◆ **WHAT YOU SHOULD DO**
Transcribe, exactly as they appear, the line that contains "outline from above", the line that contains "low, high = Vector((1e9,)", and every line in between, and nothing else.

(Rows from a dataset)
● ● ●
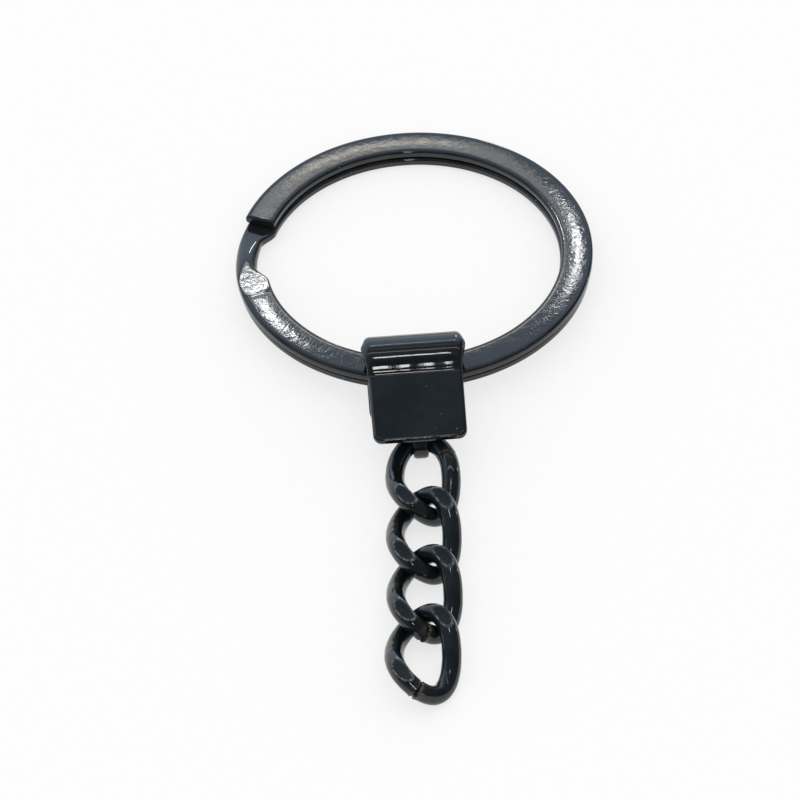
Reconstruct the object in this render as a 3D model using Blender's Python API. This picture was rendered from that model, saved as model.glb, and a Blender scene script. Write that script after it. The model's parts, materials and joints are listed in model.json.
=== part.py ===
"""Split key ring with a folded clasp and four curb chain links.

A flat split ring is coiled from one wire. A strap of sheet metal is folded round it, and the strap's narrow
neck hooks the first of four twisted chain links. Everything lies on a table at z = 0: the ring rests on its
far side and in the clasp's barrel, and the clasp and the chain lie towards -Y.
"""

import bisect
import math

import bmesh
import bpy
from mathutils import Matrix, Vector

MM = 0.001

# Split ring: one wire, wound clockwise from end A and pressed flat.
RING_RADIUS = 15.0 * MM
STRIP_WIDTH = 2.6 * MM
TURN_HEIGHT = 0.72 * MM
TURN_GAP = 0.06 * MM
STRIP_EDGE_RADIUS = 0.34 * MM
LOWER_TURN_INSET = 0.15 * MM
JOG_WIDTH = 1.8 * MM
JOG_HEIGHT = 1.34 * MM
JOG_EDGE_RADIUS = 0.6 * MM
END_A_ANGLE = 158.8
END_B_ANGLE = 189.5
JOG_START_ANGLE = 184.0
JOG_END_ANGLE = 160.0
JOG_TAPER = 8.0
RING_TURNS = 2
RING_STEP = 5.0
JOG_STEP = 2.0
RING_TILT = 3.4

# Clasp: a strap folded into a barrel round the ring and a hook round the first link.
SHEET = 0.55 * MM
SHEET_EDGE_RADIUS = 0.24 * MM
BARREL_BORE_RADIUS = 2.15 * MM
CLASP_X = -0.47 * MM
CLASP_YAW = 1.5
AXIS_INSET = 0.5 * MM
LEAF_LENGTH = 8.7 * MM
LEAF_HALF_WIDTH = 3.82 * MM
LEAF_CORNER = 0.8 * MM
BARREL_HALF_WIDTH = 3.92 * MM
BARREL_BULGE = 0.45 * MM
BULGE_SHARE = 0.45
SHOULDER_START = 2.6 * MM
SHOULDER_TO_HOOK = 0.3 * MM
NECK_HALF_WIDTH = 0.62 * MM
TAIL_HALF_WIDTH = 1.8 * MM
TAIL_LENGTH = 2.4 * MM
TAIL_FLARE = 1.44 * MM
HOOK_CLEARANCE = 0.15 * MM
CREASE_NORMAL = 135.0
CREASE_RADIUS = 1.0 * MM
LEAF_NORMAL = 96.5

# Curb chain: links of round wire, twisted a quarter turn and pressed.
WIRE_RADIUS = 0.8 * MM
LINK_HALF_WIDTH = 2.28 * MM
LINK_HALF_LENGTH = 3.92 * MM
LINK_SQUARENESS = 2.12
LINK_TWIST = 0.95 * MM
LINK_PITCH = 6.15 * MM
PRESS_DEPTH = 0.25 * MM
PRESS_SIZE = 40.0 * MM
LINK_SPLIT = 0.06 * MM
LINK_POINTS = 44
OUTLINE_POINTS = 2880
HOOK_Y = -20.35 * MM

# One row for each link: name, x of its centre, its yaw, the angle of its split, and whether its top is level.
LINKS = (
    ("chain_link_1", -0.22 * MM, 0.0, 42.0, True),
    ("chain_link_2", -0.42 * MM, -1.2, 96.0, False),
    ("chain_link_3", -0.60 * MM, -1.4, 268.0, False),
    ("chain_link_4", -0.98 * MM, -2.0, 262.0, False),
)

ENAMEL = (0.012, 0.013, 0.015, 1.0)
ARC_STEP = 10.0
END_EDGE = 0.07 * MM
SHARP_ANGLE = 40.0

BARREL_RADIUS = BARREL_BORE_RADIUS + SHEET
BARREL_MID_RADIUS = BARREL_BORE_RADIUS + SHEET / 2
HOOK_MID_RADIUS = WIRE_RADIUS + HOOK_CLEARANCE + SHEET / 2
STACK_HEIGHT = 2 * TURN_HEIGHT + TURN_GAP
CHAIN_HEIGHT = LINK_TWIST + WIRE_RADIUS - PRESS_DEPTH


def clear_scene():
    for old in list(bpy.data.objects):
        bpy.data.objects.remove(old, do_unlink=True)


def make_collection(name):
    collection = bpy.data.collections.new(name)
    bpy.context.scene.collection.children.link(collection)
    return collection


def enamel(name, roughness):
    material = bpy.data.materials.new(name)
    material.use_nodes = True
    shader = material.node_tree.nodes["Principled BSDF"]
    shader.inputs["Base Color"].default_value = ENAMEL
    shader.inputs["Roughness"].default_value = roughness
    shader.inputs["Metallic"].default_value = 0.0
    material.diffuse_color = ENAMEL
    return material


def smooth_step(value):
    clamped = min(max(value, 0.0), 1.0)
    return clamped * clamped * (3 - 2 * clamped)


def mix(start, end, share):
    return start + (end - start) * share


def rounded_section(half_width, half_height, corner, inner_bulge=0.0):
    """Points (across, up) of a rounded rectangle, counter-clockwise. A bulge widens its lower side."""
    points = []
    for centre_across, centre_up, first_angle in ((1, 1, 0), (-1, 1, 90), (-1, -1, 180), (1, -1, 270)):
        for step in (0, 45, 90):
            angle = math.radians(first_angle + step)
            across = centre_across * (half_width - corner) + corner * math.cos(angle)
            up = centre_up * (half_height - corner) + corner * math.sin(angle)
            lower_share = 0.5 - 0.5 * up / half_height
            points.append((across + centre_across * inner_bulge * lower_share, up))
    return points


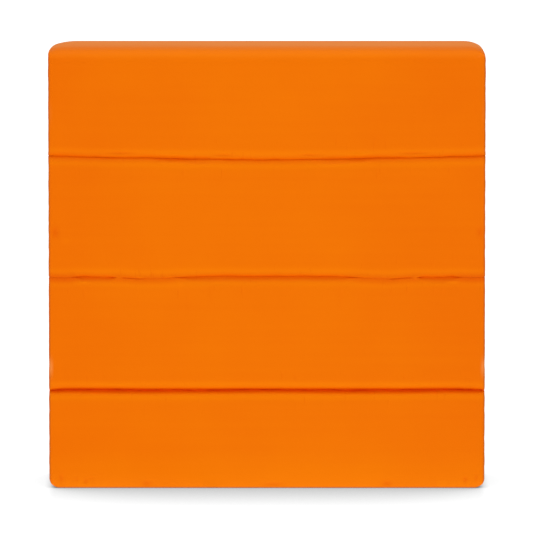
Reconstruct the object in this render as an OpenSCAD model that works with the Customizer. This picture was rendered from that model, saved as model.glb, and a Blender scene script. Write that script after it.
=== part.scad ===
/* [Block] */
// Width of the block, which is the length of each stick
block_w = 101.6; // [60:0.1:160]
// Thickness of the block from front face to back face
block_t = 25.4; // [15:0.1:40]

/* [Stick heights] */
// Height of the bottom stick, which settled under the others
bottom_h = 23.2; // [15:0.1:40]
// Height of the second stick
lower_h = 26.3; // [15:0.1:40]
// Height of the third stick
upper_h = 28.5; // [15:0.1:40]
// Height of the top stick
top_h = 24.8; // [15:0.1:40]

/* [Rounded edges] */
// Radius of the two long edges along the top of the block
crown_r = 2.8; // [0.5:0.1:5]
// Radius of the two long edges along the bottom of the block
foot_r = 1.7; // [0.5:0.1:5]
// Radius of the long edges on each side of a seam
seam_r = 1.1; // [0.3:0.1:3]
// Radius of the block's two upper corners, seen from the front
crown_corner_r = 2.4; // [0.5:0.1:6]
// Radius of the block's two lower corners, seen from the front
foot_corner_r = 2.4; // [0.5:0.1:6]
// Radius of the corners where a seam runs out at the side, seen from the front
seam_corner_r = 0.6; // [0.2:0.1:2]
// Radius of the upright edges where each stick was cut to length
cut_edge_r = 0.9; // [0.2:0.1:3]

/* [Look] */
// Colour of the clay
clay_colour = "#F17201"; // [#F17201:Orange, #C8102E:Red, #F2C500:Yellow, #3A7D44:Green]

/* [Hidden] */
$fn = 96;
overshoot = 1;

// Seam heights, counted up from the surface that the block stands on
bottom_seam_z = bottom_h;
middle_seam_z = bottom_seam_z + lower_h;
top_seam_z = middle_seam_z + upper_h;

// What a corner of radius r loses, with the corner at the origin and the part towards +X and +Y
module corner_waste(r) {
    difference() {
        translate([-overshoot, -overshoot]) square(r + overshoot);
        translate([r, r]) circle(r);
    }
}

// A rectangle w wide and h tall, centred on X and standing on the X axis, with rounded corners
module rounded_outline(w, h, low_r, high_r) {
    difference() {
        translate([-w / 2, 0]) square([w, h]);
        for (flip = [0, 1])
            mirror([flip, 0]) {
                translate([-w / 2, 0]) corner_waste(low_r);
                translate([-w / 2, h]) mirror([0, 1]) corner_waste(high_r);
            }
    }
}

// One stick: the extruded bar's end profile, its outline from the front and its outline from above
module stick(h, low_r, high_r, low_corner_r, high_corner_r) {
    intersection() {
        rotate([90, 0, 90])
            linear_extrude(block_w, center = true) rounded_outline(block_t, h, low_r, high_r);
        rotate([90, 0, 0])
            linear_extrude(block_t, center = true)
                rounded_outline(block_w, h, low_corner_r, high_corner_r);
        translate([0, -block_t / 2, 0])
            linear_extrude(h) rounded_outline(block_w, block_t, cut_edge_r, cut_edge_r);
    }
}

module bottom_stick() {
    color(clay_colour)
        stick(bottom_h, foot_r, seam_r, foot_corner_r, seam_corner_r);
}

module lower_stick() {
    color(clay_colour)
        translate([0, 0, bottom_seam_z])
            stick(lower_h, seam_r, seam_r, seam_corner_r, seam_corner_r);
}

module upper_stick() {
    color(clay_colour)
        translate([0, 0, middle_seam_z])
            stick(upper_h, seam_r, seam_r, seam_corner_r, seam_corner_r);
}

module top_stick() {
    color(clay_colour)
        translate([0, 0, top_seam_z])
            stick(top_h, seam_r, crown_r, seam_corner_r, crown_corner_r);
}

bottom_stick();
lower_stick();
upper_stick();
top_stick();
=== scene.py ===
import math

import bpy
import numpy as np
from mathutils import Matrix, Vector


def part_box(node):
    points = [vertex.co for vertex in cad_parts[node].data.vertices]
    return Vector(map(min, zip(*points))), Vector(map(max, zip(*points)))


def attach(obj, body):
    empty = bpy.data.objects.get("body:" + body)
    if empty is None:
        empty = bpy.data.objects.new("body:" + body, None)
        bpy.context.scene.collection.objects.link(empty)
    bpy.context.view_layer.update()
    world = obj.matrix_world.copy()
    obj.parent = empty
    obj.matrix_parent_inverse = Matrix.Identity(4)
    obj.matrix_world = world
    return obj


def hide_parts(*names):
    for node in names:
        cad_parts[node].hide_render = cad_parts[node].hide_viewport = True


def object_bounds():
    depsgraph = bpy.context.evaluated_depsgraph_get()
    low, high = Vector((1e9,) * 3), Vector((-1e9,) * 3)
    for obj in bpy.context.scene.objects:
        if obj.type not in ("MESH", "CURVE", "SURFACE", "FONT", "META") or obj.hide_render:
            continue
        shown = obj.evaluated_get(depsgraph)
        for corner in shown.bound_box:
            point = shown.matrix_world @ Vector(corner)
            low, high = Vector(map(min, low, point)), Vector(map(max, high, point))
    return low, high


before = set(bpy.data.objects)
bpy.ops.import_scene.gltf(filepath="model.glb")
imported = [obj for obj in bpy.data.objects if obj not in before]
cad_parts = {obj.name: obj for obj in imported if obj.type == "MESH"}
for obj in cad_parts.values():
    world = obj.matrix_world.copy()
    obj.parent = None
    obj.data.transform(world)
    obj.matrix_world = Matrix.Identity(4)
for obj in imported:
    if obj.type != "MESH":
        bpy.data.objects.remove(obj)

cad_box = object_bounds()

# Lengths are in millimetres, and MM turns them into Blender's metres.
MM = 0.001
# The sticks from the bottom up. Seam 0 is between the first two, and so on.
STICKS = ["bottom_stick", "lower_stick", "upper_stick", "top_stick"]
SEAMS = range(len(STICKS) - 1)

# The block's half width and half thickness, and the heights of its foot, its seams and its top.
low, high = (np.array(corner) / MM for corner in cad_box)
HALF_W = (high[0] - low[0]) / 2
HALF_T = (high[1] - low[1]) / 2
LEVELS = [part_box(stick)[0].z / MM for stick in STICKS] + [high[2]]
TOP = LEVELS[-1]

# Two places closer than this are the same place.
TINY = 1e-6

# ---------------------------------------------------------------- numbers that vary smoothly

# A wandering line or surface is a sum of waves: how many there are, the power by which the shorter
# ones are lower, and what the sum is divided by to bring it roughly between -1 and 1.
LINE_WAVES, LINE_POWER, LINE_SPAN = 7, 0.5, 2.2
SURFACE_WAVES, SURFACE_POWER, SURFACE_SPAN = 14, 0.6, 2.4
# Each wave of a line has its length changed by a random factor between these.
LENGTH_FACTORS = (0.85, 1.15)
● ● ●
◆ **TASK SOLUTION**
// One stick: the extruded bar's end profile, its outline from the front and its outline from above
module stick(h, low_r, high_r, low_corner_r, high_corner_r) {
    intersection() {
        rotate([90, 0, 90])
            linear_extrude(block_w, center = true) rounded_outline(block_t, h, low_r, high_r);
        rotate([90, 0, 0])
            linear_extrude(block_t, center = true)
                rounded_outline(block_w, h, low_corner_r, high_corner_r);
        translate([0, -block_t / 2, 0])
            linear_extrude(h) rounded_outline(block_w, block_t, cut_edge_r, cut_edge_r);
    }
}

module bottom_stick() {
    color(clay_colour)
        stick(bottom_h, foot_r, seam_r, foot_corner_r, seam_corner_r);
}

module lower_stick() {
    color(clay_colour)
        translate([0, 0, bottom_seam_z])
            stick(lower_h, seam_r, seam_r, seam_corner_r, seam_corner_r);
}

module upper_stick() {
    color(clay_colour)
        translate([0, 0, middle_seam_z])
            stick(upper_h, seam_r, seam_r, seam_corner_r, seam_corner_r);
}

module top_stick() {
    color(clay_colour)
        translate([0, 0, top_seam_z])
            stick(top_h, seam_r, crown_r, seam_corner_r, crown_corner_r);
}

bottom_stick();
lower_stick();
upper_stick();
top_stick();
=== scene.py ===
import math

import bpy
import numpy as np
from mathutils import Matrix, Vector


def part_box(node):
    points = [vertex.co for vertex in cad_parts[node].data.vertices]
    return Vector(map(min, zip(*points))), Vector(map(max, zip(*points)))


def attach(obj, body):
    empty = bpy.data.objects.get("body:" + body)
    if empty is None:
        empty = bpy.data.objects.new("body:" + body, None)
        bpy.context.scene.collection.objects.link(empty)
    bpy.context.view_layer.update()
    world = obj.matrix_world.copy()
    obj.parent = empty
    obj.matrix_parent_inverse = Matrix.Identity(4)
    obj.matrix_world = world
    return obj


def hide_parts(*names):
    for node in names:
        cad_parts[node].hide_render = cad_parts[node].hide_viewport = True


def object_bounds():
    depsgraph = bpy.context.evaluated_depsgraph_get()
    low, high = Vector((1e9,) * 3), Vector((-1e9,) * 3)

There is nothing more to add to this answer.